Records supplied

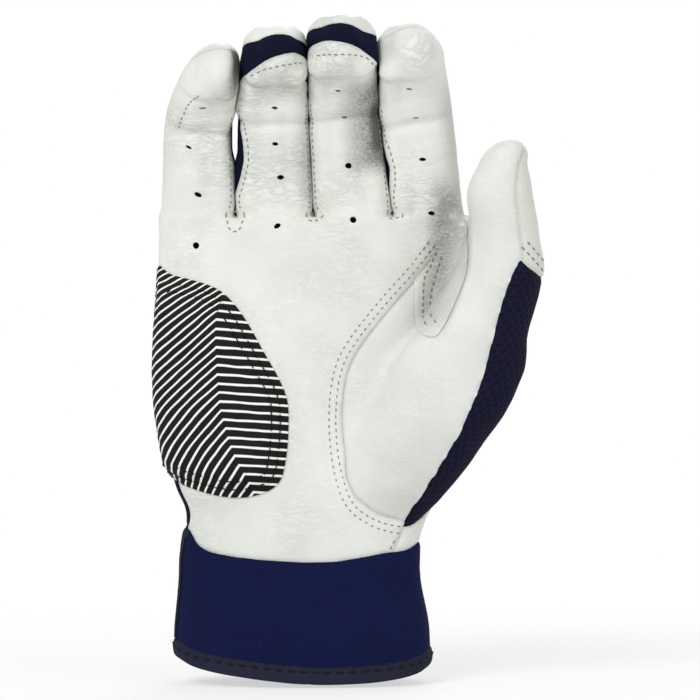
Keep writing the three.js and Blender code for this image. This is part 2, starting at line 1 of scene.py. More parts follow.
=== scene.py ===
# %% [markdown]
# # A batting glove, made in Blender
# The glove is a right-hand leather batting glove, seen from its palm side and filled out as on a hand.
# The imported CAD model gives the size, the panels and the moving bodies. This lesson makes the looks:
# one smooth skin over the CAD form, cut along the CAD model's own seams into leather and mesh panels.

# %% Load the frame
import math
from itertools import combinations

import bpy
import numpy as np
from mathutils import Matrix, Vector, noise
from mathutils.bvhtree import BVHTree
from mathutils.kdtree import KDTree


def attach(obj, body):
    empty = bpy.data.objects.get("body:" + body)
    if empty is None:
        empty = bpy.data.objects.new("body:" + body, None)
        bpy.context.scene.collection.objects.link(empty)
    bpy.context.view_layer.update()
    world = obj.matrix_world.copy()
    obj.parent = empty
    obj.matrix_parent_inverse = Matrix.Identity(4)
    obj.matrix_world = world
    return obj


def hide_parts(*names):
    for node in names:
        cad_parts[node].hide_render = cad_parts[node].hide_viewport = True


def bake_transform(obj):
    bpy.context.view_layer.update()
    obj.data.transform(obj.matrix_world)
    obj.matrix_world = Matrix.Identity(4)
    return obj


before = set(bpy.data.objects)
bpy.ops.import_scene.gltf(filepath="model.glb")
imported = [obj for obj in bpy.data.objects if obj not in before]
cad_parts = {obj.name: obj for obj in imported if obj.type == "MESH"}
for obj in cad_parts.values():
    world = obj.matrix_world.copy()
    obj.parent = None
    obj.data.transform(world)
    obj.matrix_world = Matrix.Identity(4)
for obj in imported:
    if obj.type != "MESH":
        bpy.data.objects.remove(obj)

for stray in ("Cube", "Light", "Camera"):
    if stray in bpy.data.objects:
        bpy.data.objects.remove(bpy.data.objects[stray])
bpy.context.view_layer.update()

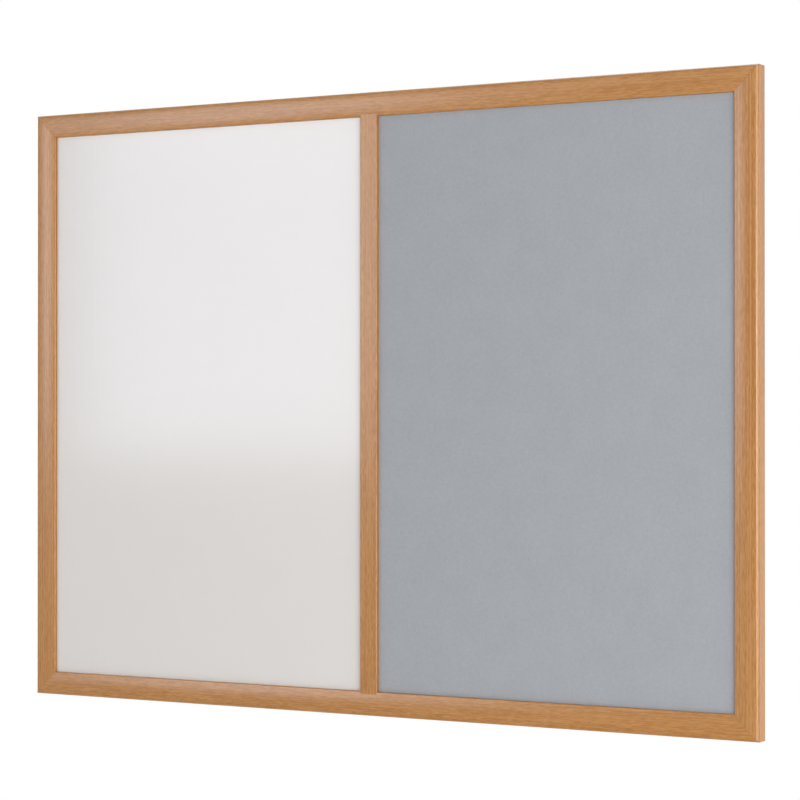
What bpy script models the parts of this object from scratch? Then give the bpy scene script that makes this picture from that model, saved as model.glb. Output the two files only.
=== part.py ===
"""A combination board for a wall: a whiteboard and a noticeboard side by side in a mitred frame.

Metres, +Z up. The board's front faces -Y and its back lies on the wall plane, y = 0. The origin is
the middle of the back. An inset is a distance from the board's outer edge towards its middle.
"""

from math import asin, cos, hypot, pi, radians, sin

import bmesh
import bpy
from mathutils import Matrix, Vector

MM = 0.001

# Whole board
board_width = 1200 * MM
board_height = 900 * MM
fit = 0.3 * MM  # left between pieces that touch
weld_distance = 0.001 * MM  # closes the seams of a mesh made from a curve or a profile

# Panels, as thick as each other so that their faces are level
panel_thickness = 10 * MM
steel_thickness = 0.6 * MM
fabric_thickness = 1.0 * MM
fabric_hem = 18 * MM  # turned over onto the back of the soft board
back_sheet_thickness = 3 * MM

# Frame moulding
frame_width = 35 * MM
rebate_width = 10 * MM
crown_radius = 110 * MM  # of the face's shallow curve
crown_inset = 11 * MM  # to the highest line of the face
outer_radius = 5 * MM
nose_radius = 1.5 * MM
lip_land = 3.5 * MM  # the flat part of the lip's inner face
rear_chamfer = 0.7 * MM

# Mullion and the batten behind it
mullion_width = 28 * MM
mullion_thickness = 5.9 * MM
mullion_edge_radius = 1.2 * MM
mullion_overrun = 3.2 * MM  # how far its face runs onto each rail's curve
tongue_width = 12 * MM
batten_width = 44 * MM
batten_thickness = 6.7 * MM
batten_edge_radius = 1.0 * MM

# V-shaped corner nails
nail_leg = 5 * MM
nail_thickness = 0.6 * MM
nail_height = 10 * MM
nail_half_angle = 60  # degrees between each leg and the mitre line
nail_place_shares = (0.38, 0.74)  # along the mitre, from the outer corner

# Hanger plates with keyhole slots
hanger_end_distance = 150 * MM  # from the board's top or bottom to the plate's middle
plate_length = 46 * MM
plate_width = 16 * MM
plate_thickness = 1.5 * MM
plate_screw_spacing = 36 * MM
keyhole_radius = 4.5 * MM
keyslot_width = 4.8 * MM
keyslot_rise = 9 * MM  # from the round hole's centre to the slot's end arc's centre
pocket_width = 12 * MM
pocket_depth = 7 * MM  # under the plate
pocket_margin = 2 * MM  # past the keyhole at each end

# Screws
screw_head_radius = 3.2 * MM
screw_shank_radius = 1.5 * MM
screw_rim_height = 0.3 * MM
screw_cone_height = 1.9 * MM
screw_tip_length = 3 * MM
plate_screw_length = 12 * MM
batten_screw_length = 15 * MM
batten_screw_shares = (-0.92, -0.32, 0.32, 0.92)  # of half the batten's length

# Glazing points
point_length = 15 * MM
point_width = 7 * MM
point_thickness = 0.8 * MM
point_bite = 4.5 * MM  # driven into the rebate's wall
rail_point_shares = (-0.8, -0.3, 0.3, 0.8)  # of half the rebate's width
stile_point_shares = (-0.82, 0.0, 0.82)  # of half the rebate's height

# How finely curves are cut
outer_arc_steps = 8
crown_arc_steps = 16
nose_arc_steps = 6
round_steps = 24
overrun = 2 * MM  # cutters reach this far past what they cut

# Worked out from the sizes above
outer_tilt = asin((crown_inset - outer_radius) / (crown_radius - outer_radius))
lip_tilt = asin((frame_width - nose_radius - crown_inset) / (crown_radius - nose_radius))
outer_centre = crown_radius - (crown_radius - outer_radius) * cos(outer_tilt)
nose_centre = crown_radius - (crown_radius - nose_radius) * cos(lip_tilt)
rear_band = frame_width - rebate_width
panel_back = batten_thickness + fit
panel_front = panel_back + panel_thickness
rebate_depth = panel_front + fit
frame_depth = rebate_depth + lip_land + nose_centre
half_width = board_width / 2
half_height = board_height / 2
rebate_half_height = half_height - rear_band
rebate_half_width = half_width - rear_band
tongue_half_height = rebate_half_height - fit
mullion_front = rebate_depth + mullion_thickness
panel_half_height = rebate_half_height - fit
panel_inner_x = tongue_width / 2 + fit
panel_outer_x = rebate_half_width - fit
back_sheet_front = panel_back - fit
back_sheet_back = back_sheet_front - back_sheet_thickness
point_front = back_sheet_back - fit
hanger_x = half_width - rear_band / 2
hanger_z = half_height - hanger_end_distance
keyslot_radius = keyslot_width / 2
keyhole_drop = keyslot_rise / 2  # the round hole's centre lies this far below the plate's middle


# Scene and materials


def clear_scene():
    for item in list(bpy.data.objects):
        bpy.data.objects.remove(item, do_unlink=True)


def new_collection(name):
    collection = bpy.data.collections.new(name)
    bpy.context.scene.collection.children.link(collection)
    return collection


def new_material(name, colour, roughness, metallic=0.0):
    material = bpy.data.materials.new(name)
    material.use_nodes = True
    material.diffuse_color = (*colour, 1)
    shader = material.node_tree.nodes["Principled BSDF"]
    shader.inputs["Base Color"].default_value = (*colour, 1)
    shader.inputs["Roughness"].default_value = roughness
    shader.inputs["Metallic"].default_value = metallic
    return material


# Making meshes


def keep(obj, material=None):
    """Puts the object in the board's collection, or among the cutters if it has no material."""
    if material is None:
        cutters.objects.link(obj)
        obj.hide_render = True
        obj.display_type = "WIRE"
    else:
        board.objects.link(obj)
        obj.data.materials.clear()
        obj.data.materials.append(material)
    return obj


def mesh_object(name, bm):
    mesh = bpy.data.meshes.new(name)
    bmesh.ops.recalc_face_normals(bm, faces=bm.faces)
    bm.to_mesh(mesh)
    bm.free()
    return bpy.data.objects.new(name, mesh)


def box(name, low, high, material=None):
    """A box between two corners."""
    low, high = Vector(low), Vector(high)
    bm = bmesh.new()
    bmesh.ops.create_cube(bm, size=1)
    bmesh.ops.scale(bm, vec=high - low, verts=bm.verts)
    obj = mesh_object(name, bm)
    obj.location = (low + high) / 2
    return keep(obj, material)


def prism(name, outlines, height, matrix, material=None):
    """Closed outlines in the XY plane, the second and later ones as holes, raised from z = 0."""
    curve = bpy.data.curves.new(name, "CURVE")
    curve.dimensions = "2D"
    curve.fill_mode = "BOTH"
    curve.extrude = height / 2
    for outline in outlines:
        spline = curve.splines.new("POLY")
        spline.points.add(len(outline) - 1)
        for point, (x, y) in zip(spline.points, outline):
            point.co = (x, y, 0, 1)
        spline.use_cyclic_u = True
    drawn = bpy.data.objects.new(name + "_curve", curve)
    bpy.context.scene.collection.objects.link(drawn)
    drawn.matrix_world = matrix @ Matrix.Translation((0, 0, height / 2))
    bpy.context.view_layer.update()
    evaluated = drawn.evaluated_get(bpy.context.evaluated_depsgraph_get())
    mesh = bpy.data.meshes.new_from_object(evaluated)
    bm = bmesh.new()
    bm.from_mesh(mesh)
    bmesh.ops.remove_doubles(bm, verts=bm.verts, dist=weld_distance)
    obj = mesh_object(name, bm)
    obj.matrix_world = drawn.matrix_world
    bpy.data.objects.remove(drawn, do_unlink=True)
    bpy.data.meshes.remove(mesh)
    return keep(obj, material)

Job
Repeat the entries above exactly, beginning at their first line and ending with the line that contains "# The glove", with nothing added.

Reply to the task
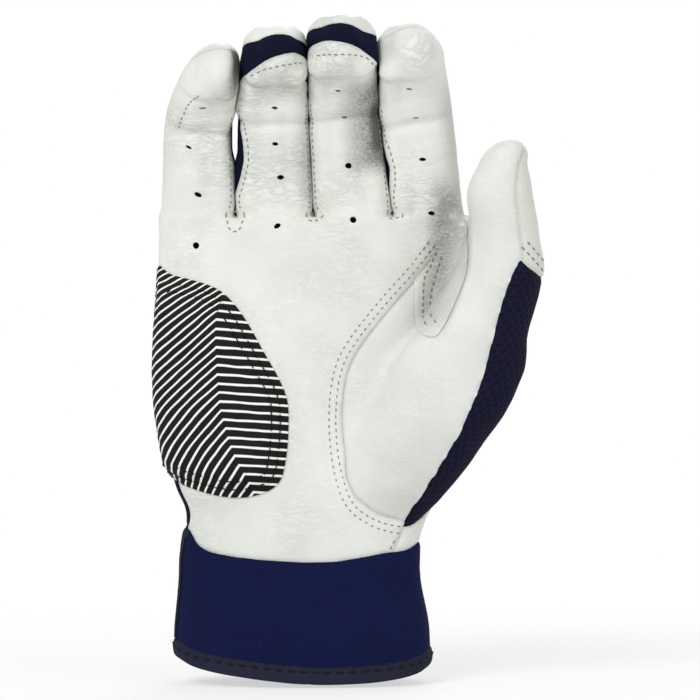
Keep writing the three.js and Blender code for this image. This is part 2, starting at line 1 of scene.py. More parts follow.
=== scene.py ===
# %% [markdown]
# # A batting glove, made in Blender
# The glove is a right-hand leather batting glove, seen from its palm side and filled out as on a hand.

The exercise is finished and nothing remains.